You can mix this approach, and R will try to match up the named arguments and then match the rest going from left to right. Another bit of weirdness is that R will not evaluate an expression in the argument list until the moment it is needed in the function. This is a different kind of behavior than what most people are used to, so be very careful about this. The best rule of thumb is to not put in operations in an argument list if they matter after the function is called.
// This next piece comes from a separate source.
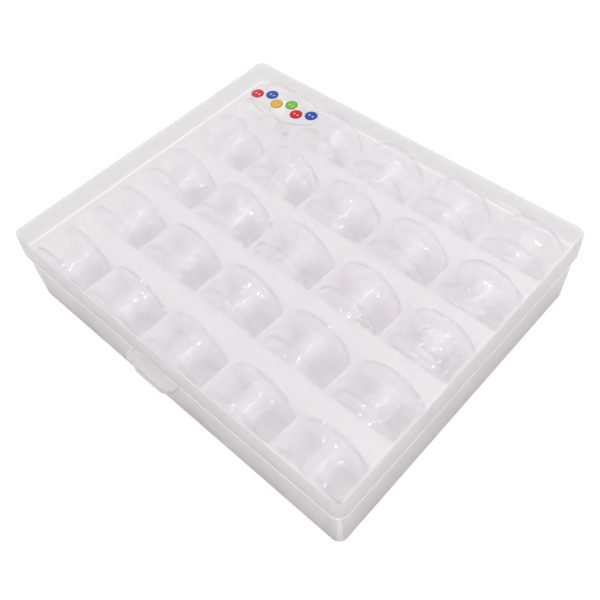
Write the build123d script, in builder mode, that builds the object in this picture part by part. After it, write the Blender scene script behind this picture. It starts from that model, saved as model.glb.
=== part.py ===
"""Bobbin box: a hinged polypropylene case whose tray holds 25 sewing-machine bobbins on edge.

Millimetres, +Z up. The origin is the middle of the box's footprint, at the height of the surface it
stands on. X runs along the long sides, the thumb tab is on the -Y side and the hinges on the +Y side.
"""
import os
from math import atan, degrees

from build123d import *

os.makedirs("parts", exist_ok=True)

# ---- Driving dimensions -------------------------------------------------------------------------
# Bobbins, class 15: they lie on edge, with their axes along Y.
bobbin_diameter = 20.5
bobbin_height = 11.6
bobbin_hub_diameter = 8.6
bobbin_bore_diameter = 6.2
flange_thickness = 1.0
bobbin_axis_z = 13.5

# The grid of pockets.
columns = 5
rows = 5
column_pitch = 24.0
row_pitch = 21.0
ridge_thickness = 1.1
pocket_width = 12.6

# Tray: outer wall, deck and half-round cups, all of about one thickness, open from below. Its wall
# steps in at a ledge just under the lid, and the lip above the ledge goes inside the lid.
base_length = 121.0
base_width = 100.4
base_corner_radius = 2.6
lip_length = 119.8
lip_width = 98.8
lip_corner_radius = 2.4
tray_rim_z = 20.0
tray_wall = 1.1
tray_draft = 0.25
deck_z = 15.8
deck_thickness = 1.2
seat_gap = 0.05
mouth_chamfer = 0.35
rim_chamfer = 0.3
ledge_chamfer = 0.2
wall_lap = 0.4

# Lid: a shallow tray turned over, whose skirt goes outside the tray's lip, down to its ledge.
lid_length = 122.2
lid_width = 101.2
lid_corner_radius = 2.8
lid_seam_z = 16.4
lid_top_z = 26.2
lid_wall = 1.0
lid_top_thickness = 1.2
lid_draft = 0.2
lid_edge_radius = 0.9

# Thumb tab on the lid and the lug that it lands on, a little to the left of the middle.
tab_x = -1.0
tab_width = 18.4
tab_reach = 3.4
tab_thickness = 1.4
tab_corner_radius = 2.2
tab_recess_depth = 0.5
tab_lip = 1.1
lug_width = 13.6
lug_front_width = 10.6
rest_gap = 0.15
lug_height = 2.3
lug_slope = 3.0
lug_corner_radius = 1.2

# Snap bead on the tray wall and the groove in the skirt that it clicks into.
snap_z = 18.3
snap_length = 30.0
snap_bead = 0.12
snap_groove = 0.2

# Two hinges, each a knuckle on the lid with a stub pin at both ends, between two ears on the tray.
hinge_x = 36.0
hinge_z = 15.8
hinge_clearance = 0.15
knuckle_length = 9.0
ear_thickness = 2.6
ear_side_gap = 0.2
stub_radius = 0.75
stub_running_gap = 0.05
snap_in_slot = 1.2
ear_foot_drop = 6.5
arm_rise = 2.4

# Clear oval film on the lid.
film_length = 27.0
film_width = 14.0
film_thickness = 0.15
film_x = -38.5
film_y = 38.0

# ---- Sizes that follow from them ------------------------------------------------------------------
pocket_radius = (column_pitch - ridge_thickness) / 2
cradle_z = bobbin_axis_z - bobbin_diameter / 2 - seat_gap + pocket_radius
cup_radius = pocket_radius + deck_thickness
cup_width = pocket_width + 2 * deck_thickness
ledge_z = lid_seam_z - rest_gap
inner_length = lip_length - 2 * tray_wall
inner_width = lip_width - 2 * tray_wall
inner_corner_radius = lip_corner_radius - tray_wall
under_length = base_length - 2 * tray_wall
under_width = base_width - 2 * tray_wall
under_corner_radius = base_corner_radius - tray_wall
tray_taper = degrees(atan(tray_draft / ledge_z))
lid_height = lid_top_z - lid_seam_z
lid_taper = degrees(atan(lid_draft / lid_height))
tray_back_y = base_width / 2
lid_back_y = lid_width / 2
ear_radius = (tab_reach - hinge_clearance) / 2
hinge_y = lid_back_y + hinge_clearance + ear_radius
knuckle_radius = ear_radius - 0.1
column_x = [column_pitch * (i - (columns - 1) / 2) for i in range(columns)]
ear_x = [
    side * hinge_x + end * (knuckle_length / 2 + ear_side_gap + ear_thickness / 2)
    for side in (-1, 1)
    for end in (-1, 1)
]
front_y = -(lid_width / 2 + tab_reach)
lug_root_y = -(base_width / 2 - wall_lap)
row_y = [row_pitch * (j - (rows - 1) / 2) for j in range(rows)]


def row_span(centre, width, limit):
    """The two ends, in Y, of a row of the given width that is kept within the limit."""
    return max(centre - width / 2, -limit), min(centre + width / 2, limit)


# ---- Tray -----------------------------------------------------------------------------------------
with BuildPart() as tray:
    # Outer wall up to the ledge, which it leans out a little to, and the upright lip.
    with BuildSketch(Plane.XY):
        RectangleRounded(
            base_length - 2 * tray_draft, base_width - 2 * tray_draft, base_corner_radius
        )
    extrude(amount=ledge_z, taper=-tray_taper)
    chamfer(tray.edges().group_by(Axis.Z)[-1], ledge_chamfer)
    with BuildSketch(Plane.XY.offset(deck_z)):
        RectangleRounded(lip_length, lip_width, lip_corner_radius)
    extrude(amount=tray_rim_z - deck_z)

    # The inside, cut from above and from below: what stays between is the deck.
    with BuildSketch(Plane.XY.offset(deck_z)):
        RectangleRounded(inner_length, inner_width, inner_corner_radius)
    extrude(amount=tray_rim_z - deck_z, mode=Mode.SUBTRACT)
    chamfer(tray.edges().group_by(Axis.Z)[-1], rim_chamfer)
    with BuildSketch(Plane.XY):
        RectangleRounded(under_length, under_width, under_corner_radius)
    extrude(amount=deck_z - deck_thickness, mode=Mode.SUBTRACT)

    # Rows of half-round cups that hang from the deck.
    for centre in row_y:
        near, far = row_span(centre, cup_width, under_width / 2 + wall_lap)
        with BuildSketch(Plane.XZ.offset(-far)):
            with Locations(*[(x, cradle_z) for x in column_x]):
                Circle(cup_radius)
            with Locations((0, deck_z)):
                Rectangle(
                    under_length + 2 * wall_lap,
                    deck_z,
                    align=(Align.CENTER, Align.MAX),
                    mode=Mode.INTERSECT,
                )
        extrude(amount=far - near)

    # The pockets: round floors, straight ends above them.
    for centre in row_y:
        near, far = row_span(centre, pocket_width, inner_width / 2)
        with BuildSketch(Plane.XZ.offset(-far)):
            with Locations(*[(x, cradle_z) for x in column_x]):
                Circle(pocket_radius)
                Rectangle(
                    2 * pocket_radius, 2 * pocket_radius, align=(Align.CENTER, Align.MIN)
                )
            with Locations((0, cradle_z)):
                Rectangle(inner_length, 4 * pocket_radius, mode=Mode.INTERSECT)
        extrude(amount=far - near, mode=Mode.SUBTRACT)
    mouth_edges = [
        edge
        for edge in tray.edges().filter_by_position(Axis.Z, deck_z, deck_z)
        if abs(edge.center().X) < inner_length / 2 - mouth_chamfer
        and abs(edge.center().Y) < inner_width / 2 - mouth_chamfer
    ]
    chamfer(mouth_edges, mouth_chamfer)

    # Lug under the thumb tab: it narrows towards its front, and its underside slopes up to there.
    with BuildSketch(Plane.XY.offset(ledge_z)) as lug_plan:
        with BuildLine():
            Polyline(
                (tab_x - lug_width / 2, lug_root_y),
                (tab_x - lug_front_width / 2, front_y),
                (tab_x + lug_front_width / 2, front_y),
                (tab_x + lug_width / 2, lug_root_y),
                close=True,
            )
        make_face()
        fillet(lug_plan.vertices().group_by(Axis.Y)[0], lug_corner_radius)
    extrude(amount=-(lug_height + lug_slope))
    with BuildSketch(Plane.YZ.offset(tab_x)):
        with BuildLine():
            Polyline(
                (front_y, ledge_z - lug_height),
                (lug_root_y - wall_lap, ledge_z - lug_height - lug_slope),
                (front_y, ledge_z - lug_height - lug_slope),
                close=True,
            )
        make_face()
    extrude(amount=lug_width, both=True, mode=Mode.SUBTRACT)

    # Snap bead on the outside of the lip, at the front.
    with BuildSketch(Plane.YZ.offset(tab_x)):
        with Locations((-lip_width / 2, snap_z)):
            Circle(snap_bead)
    extrude(amount=snap_length / 2, both=True)

    # Hinge ears: a round boss with a gusset that runs down the back wall. The slot in its top is
    # narrower than the stub pin, which snaps in through it.
    for x in ear_x:
        with BuildSketch(Plane.YZ.offset(x)):
            with BuildLine():
                Polyline(
                    (tray_back_y - wall_lap, hinge_z),
                    (hinge_y, hinge_z),
                    (hinge_y, hinge_z - ear_radius),
                    (tray_back_y - wall_lap, hinge_z - ear_foot_drop),
                    close=True,
                )
            make_face()
            with Locations((hinge_y, hinge_z)):
                Circle(ear_radius)
                Circle(stub_radius + stub_running_gap, mode=Mode.SUBTRACT)
                Rectangle(
                    snap_in_slot,
                    2 * ear_radius,
                    align=(Align.CENTER, Align.MIN),
                    mode=Mode.SUBTRACT,
                )
        extrude(amount=ear_thickness / 2, both=True)
tray.part.label = "base_tray"
export_step(tray.part, "parts/base_tray.step")

# ---- Lid ------------------------------------------------------------------------------------------
with BuildPart() as lid:
    # Outer shape, which narrows a little towards its top.
    with BuildSketch(Plane.XY.offset(lid_seam_z)):
        RectangleRounded(lid_length, lid_width, lid_corner_radius)
    extrude(amount=lid_height, taper=lid_taper)
    fillet(lid.edges().group_by(Axis.Z)[-1], lid_edge_radius)
    chamfer(lid.edges().group_by(Axis.Z)[0], rim_chamfer)

    # Thumb tab, level with the lower edge of the skirt.
    with BuildSketch(Plane.XY.offset(lid_seam_z)) as tab_plan:
        with Locations((tab_x, front_y)):
            Rectangle(tab_width, tab_reach + lid_wall / 2, align=(Align.CENTER, Align.MIN))
        fillet(tab_plan.vertices().group_by(Axis.Y)[0], tab_corner_radius)
    extrude(amount=tab_thickness)
    with BuildSketch(Plane.XY.offset(lid_seam_z + tab_thickness)) as recess_plan:
        with Locations((tab_x, front_y + tab_lip)):
            Rectangle(
                tab_width - 2 * tab_lip, tab_reach - tab_lip, align=(Align.CENTER, Align.MIN)
            )
        fillet(recess_plan.vertices().group_by(Axis.Y)[0], tab_corner_radius - tab_lip / 2)
    extrude(amount=-tab_recess_depth, mode=Mode.SUBTRACT)

    # Hinge knuckles: a barrel on an arm that comes out of the back of the skirt, with stub pins.
    for x in (-hinge_x, hinge_x):
        with BuildSketch(Plane.YZ.offset(x)):
            with BuildLine():
                Polyline(
                    (lid_back_y - lid_wall / 2, lid_seam_z),
                    (lid_back_y - lid_wall / 2, lid_seam_z + arm_rise),
                    (hinge_y, hinge_z + knuckle_radius),
                    (hinge_y, hinge_z),
                    close=True,
                )
            make_face()
            with Locations((hinge_y, hinge_z)):
                Circle(knuckle_radius)
        extrude(amount=knuckle_length / 2, both=True)
        with BuildSketch(Plane.YZ.offset(x)):
            with Locations((hinge_y, hinge_z)):
                Circle(stub_radius)
        extrude(amount=knuckle_length / 2 + ear_side_gap + ear_thickness, both=True)

    # The hollow that goes over the tray, and the groove for its bead.
    with BuildSketch(Plane.XY.offset(lid_seam_z)):
        RectangleRounded(
            lid_length - 2 * lid_wall, lid_width - 2 * lid_wall, lid_corner_radius - lid_wall
        )
    extrude(amount=lid_height - lid_top_thickness, mode=Mode.SUBTRACT)
    with BuildSketch(Plane.YZ.offset(tab_x)):
        with Locations((lid_wall - lid_width / 2, snap_z)):
            Circle(snap_groove)
    extrude(amount=snap_length / 2 + snap_groove, both=True, mode=Mode.SUBTRACT)
lid.part.label = "lid"
export_step(lid.part, "parts/lid.step")

# ---- Clear film on the lid ------------------------------------------------------------------------
with BuildPart() as film:
    with BuildSketch(Plane.XY.offset(lid_top_z)):
        with Locations((film_x, film_y)):
            Ellipse(film_length / 2, film_width / 2)
    extrude(amount=film_thickness)
film.part.label = "label_film"
export_step(film.part, "parts/label_film.step")

# ---- Bobbins --------------------------------------------------------------------------------------
with BuildPart() as bobbin:
    # Two flat flanges on a tubular hub.
    with BuildSketch(Plane.XZ):
        Circle(bobbin_hub_diameter / 2)
    extrude(amount=bobbin_height / 2, both=True)
    for side in (-1, 1):
        with BuildSketch(Plane.XZ.offset(side * (bobbin_height - flange_thickness) / 2)):
            Circle(bobbin_diameter / 2)
        extrude(amount=flange_thickness / 2, both=True)
    with BuildSketch(Plane.XZ):
        Circle(bobbin_bore_diameter / 2)
    extrude(amount=bobbin_height / 2, both=True, mode=Mode.SUBTRACT)

for j, y in enumerate(row_y, start=1):
    for i, x in enumerate(column_x, start=1):
        placed = bobbin.part.moved(Location((x, y, bobbin_axis_z)))
        placed.label = f"bobbin_r{j}_c{i}"
        export_step(placed, f"parts/{placed.label}.step")
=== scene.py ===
"""Bobbin box of milky polypropylene that holds twenty-five clear bobbins, dressed for its picture.

Metres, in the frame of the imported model: X runs along the long sides, the thumb tab is on the -Y side
and the hinges on the +Y side, +Z is up. Sizes are written in millimetres and multiplied by MM.
"""

from math import pi, radians

import bmesh
import bpy
from mathutils import Matrix, Vector


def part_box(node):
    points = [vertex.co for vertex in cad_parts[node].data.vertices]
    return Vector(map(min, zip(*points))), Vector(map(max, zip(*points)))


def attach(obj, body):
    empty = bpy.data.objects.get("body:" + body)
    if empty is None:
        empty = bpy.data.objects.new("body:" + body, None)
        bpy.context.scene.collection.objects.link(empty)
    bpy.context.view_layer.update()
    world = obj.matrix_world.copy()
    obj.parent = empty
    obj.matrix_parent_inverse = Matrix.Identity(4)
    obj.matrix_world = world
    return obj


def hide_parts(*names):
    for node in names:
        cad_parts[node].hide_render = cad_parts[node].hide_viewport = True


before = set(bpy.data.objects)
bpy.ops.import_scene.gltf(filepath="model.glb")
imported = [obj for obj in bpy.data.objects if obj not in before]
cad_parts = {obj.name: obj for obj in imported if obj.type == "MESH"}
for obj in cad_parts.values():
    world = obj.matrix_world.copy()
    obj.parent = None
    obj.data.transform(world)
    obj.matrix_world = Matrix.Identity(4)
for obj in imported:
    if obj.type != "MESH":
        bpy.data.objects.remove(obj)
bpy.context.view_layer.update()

MM = 0.001
WHITE = (1.0, 1.0, 1.0, 1.0)
BLACK = (0.0, 0.0, 0.0, 1.0)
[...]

Another common task is to have a function return multiple items. This can be accomplished by returning a list of items. The objects within a list can be accessed using the same $ notation that is used for data frames.

> c = c(1,2,3,4,5)
> sample <- function(a,b)
{
  value = switch(a,"median"=median(b),"mean"=mean(b),"variance"=var(b))
  largeVals = length(c[c>1])
  list(stat=value,number=largeVals)
}
> result <- sample("median",c)
> result
$stat
[1] 3

$number
[1] 4

> result$stat
[1] 3
> result$number
[1] 4

There is another potential problem that can occur when using a function in R. When it comes to determining the value of a variable there is a path that R will use to search for its value. In the case of functions if a previously undefined variable appears R will look at the argument list for the function. Next it will look in the current work space. If you are not careful R will find the value some place where you do not expect it, and your function will return a value that is not correct, and no error will be given. Be very careful about the names of variables especially when using functions.